Plus, some configurations even allow you to easily shift both with one hand:

Though the cables do run through the bike’s frame, which sort of undermines the whole simplicity thing:

But no matter how they’re configured, downtube shifters are an important reminder that cyclists today are coddled, spoiled, entitled “woosies” who shift their bikes way too much, and if you need to push a bigger gear for a little bit longer because you need both your hands on the bars for some reason then just suck it up–or maybe just stay home with your whale sounds and your adult coloring books instead:

Bar End Shifters

Like downtube shifters they’re mechanically simple and can be either indexed or friction, but unlike downtube shifters you don’t have to take your hands off the bars to use them. The cables do preclude instant cockpit swaps like the one depicted below, but normal people rarely need to do that anyway, so who cares? The only real drawback to a bar end shifter is that you’re a little more likely to bump it accidentally while riding, especially if you’re a Sponeed model with freakish proportions and a wayward knee:

Combination Shifter/Brake Lever Thingies

Shimano calls them STI, Campagnolo calls them Ergo, SRAM calls them DoubleTap…I say call them anything you want, except for “brifters,” which I don’t like, but you’re going to call them that anyway, aren’t you?

Whatever, I give up.

I love downtube shifters and I love bar end shifters, but it was all over for both of them when the integrated shifter came out, and it’s easy to see why: they’re comfortable, and they’re easy to use. Still, they have their drawbacks–the obvious one being they limit your ability to mix and match components, but the real one being that most people shift too much and never take their hands off them, clutching them at all times like the reins of a runaway horse. In a sane world the bar end shifter would have instead become the standard, and people would still set up their bikes so they could actually ride in the drops, but here we are.
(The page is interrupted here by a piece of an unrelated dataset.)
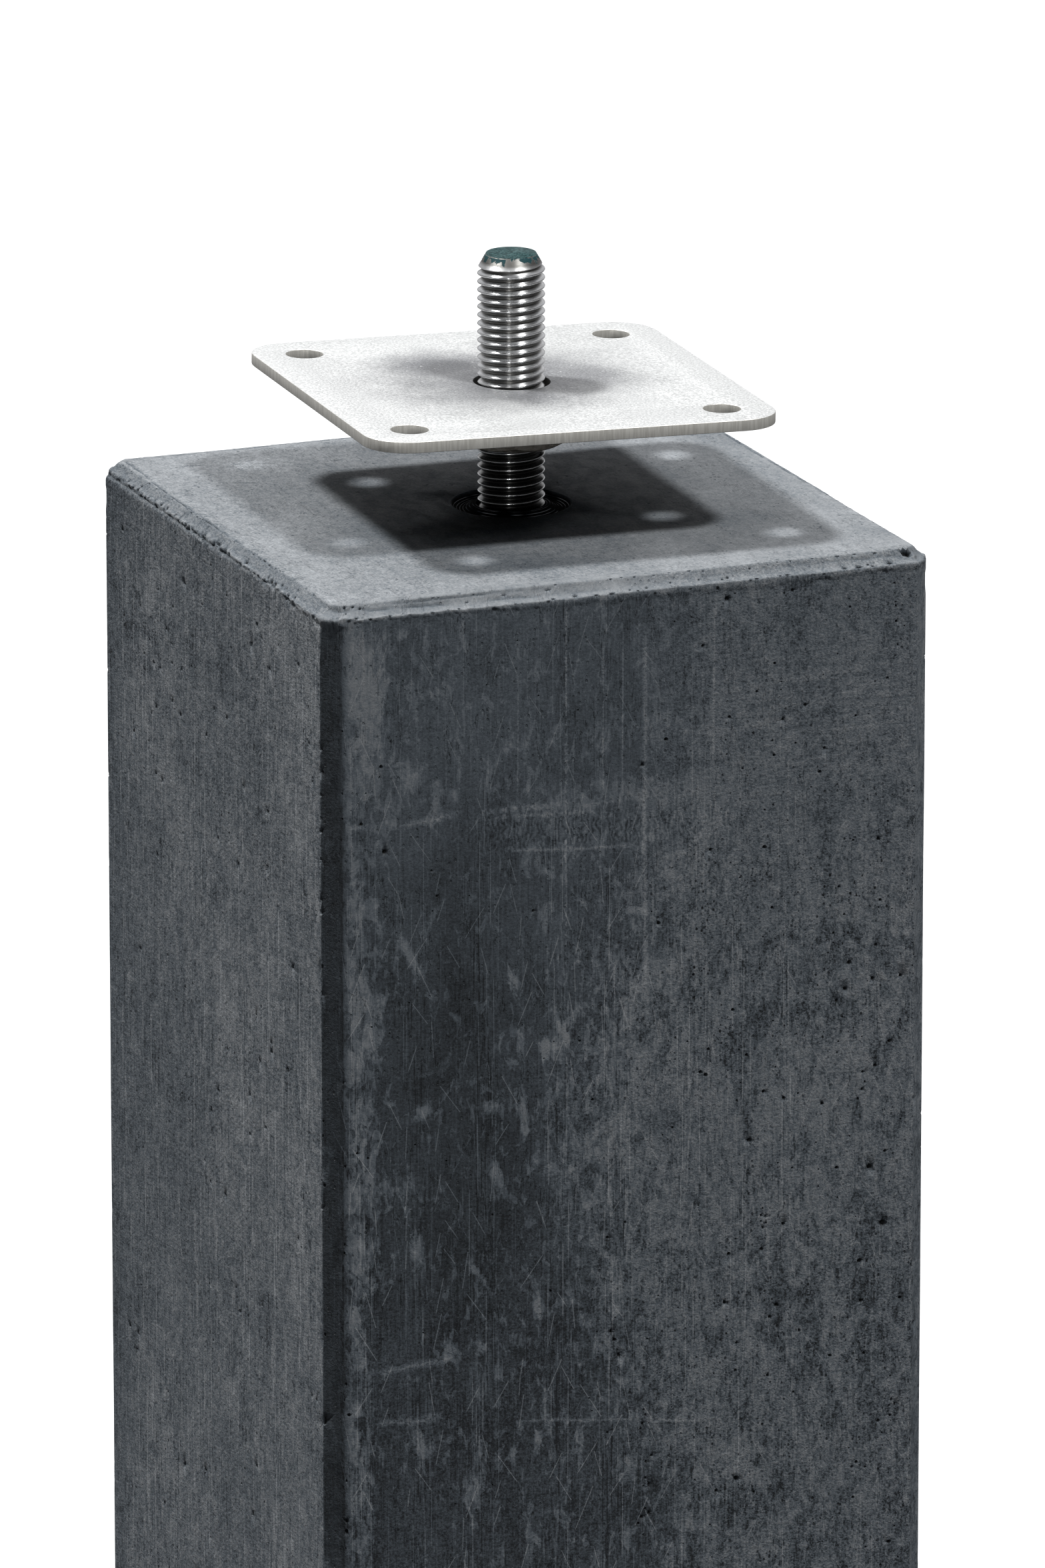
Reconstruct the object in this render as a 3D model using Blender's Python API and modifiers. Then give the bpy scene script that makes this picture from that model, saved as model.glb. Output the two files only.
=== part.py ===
"""Precast concrete post base with a height-adjustable steel plate.

A square block of dark concrete carries a threaded steel rod in a dished
recess on its top.  A square steel plate with four screw holes rides on the
rod, on a hexagon nut welded beneath it, so that it rises or falls as it is
turned.  A timber post is screwed down on the plate.

Metres, +Z up.  The origin is the centre of the block's underside.
"""
import math

import bmesh
import bpy
from mathutils import Matrix, Vector

# Concrete block
BLOCK_WIDTH = 0.150
BLOCK_HEIGHT = 0.600
UPRIGHT_CHAMFER = 0.004
RIM_CHAMFER = 0.003

# Dished recess that the rod stands in
RECESS_RADIUS = 0.014
RECESS_WALL = 0.0006
RECESS_DEPTH = 0.0025
RECESS_FLOOR_RADIUS = 0.0092

# Threaded rod, M16
ROD_RADIUS = 0.0079
THREAD_PITCH = 0.002
THREAD_DEPTH = 0.0011
ROD_ABOVE_BLOCK = 0.0597
ROD_IN_BLOCK = 0.080
THREAD_IN_BLOCK = 0.005
ROD_END_RADIUS = 0.0058
ROD_END_TAPER = 0.003

# Steel plate and the nut welded beneath it
PLATE_WIDTH = 0.100
PLATE_THICKNESS = 0.0027
PLATE_CORNER_RADIUS = 0.010
PLATE_TOP_ABOVE_BLOCK = 0.029
CENTRE_HOLE_RADIUS = 0.009
SCREW_HOLE_RADIUS = 0.0044
SCREW_HOLE_SPACING = 0.0762
NUT_ACROSS_FLATS = 0.024
NUT_HEIGHT = 0.0114
NUT_BORE_RADIUS = 0.0083
NUT_FACE_RADIUS = 0.0115
NUT_CHAMFER_SLOPE = math.radians(30)
NUT_TURN = math.radians(-74.5)

# The plate stands a little askew on its thread
PLATE_TURN = math.radians(-2.4)
PLATE_LEAN_TOWARDS_X = math.radians(1.05)

# Room left between pieces that meet, and past a face that is cut through
GAP = 0.0003
CUT_PAST = 0.002

# Roundness of the turned shapes
ROD_SIDES = 28
RECESS_SIDES = 48
HOLE_SIDES = 24
CORNER_STEPS = 6

BLOCK_TOP = BLOCK_HEIGHT
ROD_TOP = BLOCK_TOP + ROD_ABOVE_BLOCK
ROD_FOOT = BLOCK_TOP - ROD_IN_BLOCK
PLATE_TOP = BLOCK_TOP + PLATE_TOP_ABOVE_BLOCK
NUT_CENTRE = PLATE_TOP - PLATE_THICKNESS - GAP - NUT_HEIGHT / 2
MERGE = 0.00001


def clear_scene():
    for thing in list(bpy.data.objects):
        bpy.data.objects.remove(thing, do_unlink=True)


def new_collection(name):
    group = bpy.data.collections.new(name)
    bpy.context.scene.collection.children.link(group)
    return group


def new_material(name, colour, roughness, metallic):
    made = bpy.data.materials.new(name)
    made.use_nodes = True
    shader = made.node_tree.nodes["Principled BSDF"]
    shader.inputs["Base Color"].default_value = (*colour, 1.0)
    shader.inputs["Roughness"].default_value = roughness
    shader.inputs["Metallic"].default_value = metallic
    made.diffuse_color = (*colour, 1.0)
    return made


def mesh_object(name, bm, group, finish=None):
    bmesh.ops.recalc_face_normals(bm, faces=bm.faces)
    mesh = bpy.data.meshes.new(name)
    bm.to_mesh(mesh)
    bm.free()
    made = bpy.data.objects.new(name, mesh)
    group.objects.link(made)
    if finish:
        mesh.materials.append(finish)
    return made


def turned_object(name, profile, sides, group, finish=None):
    """A solid of revolution about Z, from (radius, height) points that run
    down its outer side from the axis to the axis."""
    bm = bmesh.new()
    points = [bm.verts.new((radius, 0.0, height)) for radius, height in profile]
    for upper, lower in zip(points, points[1:]):
        bm.edges.new((upper, lower))
    mesh = bpy.data.meshes.new(name)
    bm.to_mesh(mesh)
    bm.free()
    made = bpy.data.objects.new(name, mesh)
    group.objects.link(made)
    turn = made.modifiers.new("Turn", 'SCREW')
    turn.axis = 'Z'
    turn.steps = sides
    turn.render_steps = sides
    turn.use_merge_vertices = True
    turn.merge_threshold = MERGE
    turn.use_smooth_shade = False
    if finish:
        mesh.materials.append(finish)
    return made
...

Integrated shifters also made bicycles more like cars, in that the shapes are always evolving so you can now date them instantly just by looking at them:

See?

They really have evolved like some organism in nature, haven’t they? Note how early Campagnolo Ergo levers still had the vestigial point left over from where the brake cable used to come out in the days of non-aero brake levers:

Why was that? In nature it takes generation after generation of breeding, and physical features take thousands and thousands of years to disappear completely, which is why we still have tailbones. But why the hell was Campagnolo still putting points on top of brake levers in the late ’90s? Did their engineers’ pencils not have erasers? There’s really no explanation for it, unless they were actually growing the shifter in a lab. Presumably they mated shifter after shifter over the course of 20 year until the point finally became a pommel:

However, not everybody has the patience to allow nature to take its course, and some riders impose their will upon their integrated shifters, with disastrous results:

And yes, there are integrated friction shifters…

…but I am morally opposed to them and refuse to officially acknowledge them. In fact I may even be more opposed to them than I am to electronic shifting–which I have used, by the way, as it came with my erstwhile Renovo:

[Electronic shifting on a wooden bike. How’s that for irony?]

The main worry with anything electronic is of course whether you’ll be able to get parts for it in the future. At this point the components on the Renovo would be about eight or nine years old, and as far as I can tell the battery at least appears to be readily available:

And a very brief consultation with a popular search engine suggests prices are fairly reasonable, at least as higher-end road bike parts go:

Still, I could never quite understand the point of a shifter that you had to charge occasionally when instead you could have a nearly identical shifter that worked brilliantly and never had to be charged at all.

I give it a year before Growtac comes out with an eletronic integrated friction shifter.

Finally, there’s one more option, which is no shifters at all:

You really can’t go wrong with that.